Books: Michelle Woods reviews “Call of the Lark”

How it’s New York: Author Maura Mulligan teaches Irish dancing and Irish in New York, and is a frequent reader at Irish American Writers & Artists Salon.
How it’s Irish: Mulligan gives a bracing picture of life in Mayo in the 1940s and 1950s and immigration to New York.


Books Editor Michelle Woods finds Maura Mulligan’s memoir Call of the Lark fascinating: The book, she writes,  “evokes an era not long past where the alternatives were really stark in Ireland”– with wry humor.

“You might be better off not getting married at all,” Maura Mulligan’s mother told her when she was a kid. “Tis a hard life, trying to rear a crowd like this.”

Mulligan, in her fascinating new memoir, Call of the Lark  is not kidding about not getting married – except to Christ. Mulligan, an immigrant to New York from Mayo, joined a convent not long after arriving, following in the footsteps of her sister Mag.

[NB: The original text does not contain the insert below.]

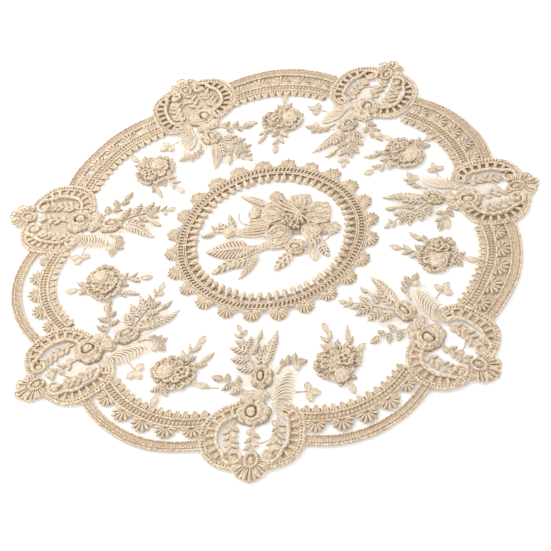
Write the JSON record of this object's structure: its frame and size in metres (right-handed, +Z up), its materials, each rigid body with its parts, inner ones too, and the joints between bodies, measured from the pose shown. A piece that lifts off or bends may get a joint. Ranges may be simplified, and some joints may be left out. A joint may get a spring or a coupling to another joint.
{
  "type": "lace doily",
  "caption": "Round embroidered lace doily that lies flat, with a scalloped edge of scrolled cartouches, a braided border, flower sprays and a ringed centre flower on sheer net.",
  "frame": {"origin": "centre of the underside of the net ground, on the table", "axes": "+Z up out of the face, -Y through the middle of the first cartouche"},
  "size_m": [0.39, 0.3818, 0.0045],
  "materials": {
    "net": "sheer hexagonal net of fine ecru thread, matt",
    "tape": "ribbed ecru tape with corded edges, soft satin",
    "braid": "corded ecru braid and ladder stitch, soft satin",
    "flower": "raised ecru embroidery in knots and satin stitch, soft satin",
    "leaf": "ecru satin stitch, soft satin"
  },
  "bodies": {
    "root": {"net_ground": "net", "centre_ring": "braid", "centre_spray": "flower", "tape_1": "tape", "tape_2": "tape", "tape_3": "tape", "tape_4": "tape", "tape_5": "tape", "tape_6": "tape", "tape_7": "tape", "band_1": "braid", "band_2": "braid", "band_3": "braid", "band_4": "braid", "band_5": "braid", "band_6": "braid", "band_7": "braid", "scroll_left_1": "braid", "scroll_left_2": "braid", "scroll_left_3": "braid", "scroll_left_4": "braid", "scroll_left_5": "braid", "scroll_left_6": "braid", "scroll_left_7": "braid", "scroll_right_1": "braid", "scroll_right_2": "braid", "scroll_right_3": "braid", "scroll_right_4": "braid", "scroll_right_5": "braid", "scroll_right_6": "braid", "scroll_right_7": "braid", "shell_1": "braid", "shell_2": "braid", "shell_3": "braid", "shell_4": "braid", "shell_5": "braid", "shell_6": "braid", "shell_7": "braid", "rose_spray_1": "flower", "rose_spray_2": "flower", "rose_spray_3": "flower", "rose_spray_4": "flower", "rose_spray_5": "flower", "rose_spray_6": "flower", "rose_spray_7": "flower", "bouquet_1": "flower", "bouquet_2": "flower", "bouquet_3": "flower", "bouquet_4": "flower", "bouquet_5": "flower", "bouquet_6": "flower", "bouquet_7": "flower", "sprigs_1": "leaf", "sprigs_2": "leaf", "sprigs_3": "leaf", "sprigs_4": "leaf", "sprigs_5": "leaf", "sprigs_6": "leaf", "sprigs_7": "leaf"}
  },
  "joints": []
}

The controversy this week (one of the many) was Anne-Marie Slaughter’s article in The Atlantic about whether women really could have it all – the jobs, the kids. Mulligan evokes an era not long past where the alternatives were really stark in Ireland. Three of her siblings entered the Church, one got married, and two died from alcohol. 

The sheer poverty on the farm didn’t necessarily mean a bad childhood, but it meant America was, for many, the only alternative. Mulligan’s description of her father unable to say goodbye to her, as she headed off for the boat is a tearjerker. And don’t get me started on Spot the puppy and his miserable end.









@silvia Saponaro

Mulligan’s gentle, wry humor though brings us through the bonding at the convent despite a Dickensian Mother Superior, who brought them all in one day, one by one to tell them to take the little whip:

Now, Sister, there’s no need for hysteria. The novices and professed nuns who live at the motherhouse perform the discipline together on first Fridays. When the lights are turned out, we lift our habits to beat ourselves on the thighs while we pray the ‘De Profundis’
“Oh my God,” I said.
“Please do not to take God’s name in vain,” she said.
The convent leads to Mulligan’s passion and gift: teaching. Her joy, some bittersweet, at remembering the children she taught and mentored comes across. After Vatican II, the nuns are allowed to wear a less strict habit; Mulligan is thrilled to have a knee-length skirt and less constrictive wimple. The five year old boys she’s looking after shriek “you got legs and new hair!”
Mulligan is candid about her crisis of faith. You squirm with her, and feel compassion, when at a moment of intensity, she suddenly kisses the counselor she consults, Father Jim. When she sees a shrink outside of the Church, she meets a man she’ll have a brief relationship with after leaving the convent. You’re rooting for them, but some of all the darkness seeps in.
Mulligan’s is certainly a redemptive narrative. She has got back to her passion, Irish dancing, and to teaching. There are all sorts of worthwhile vocations.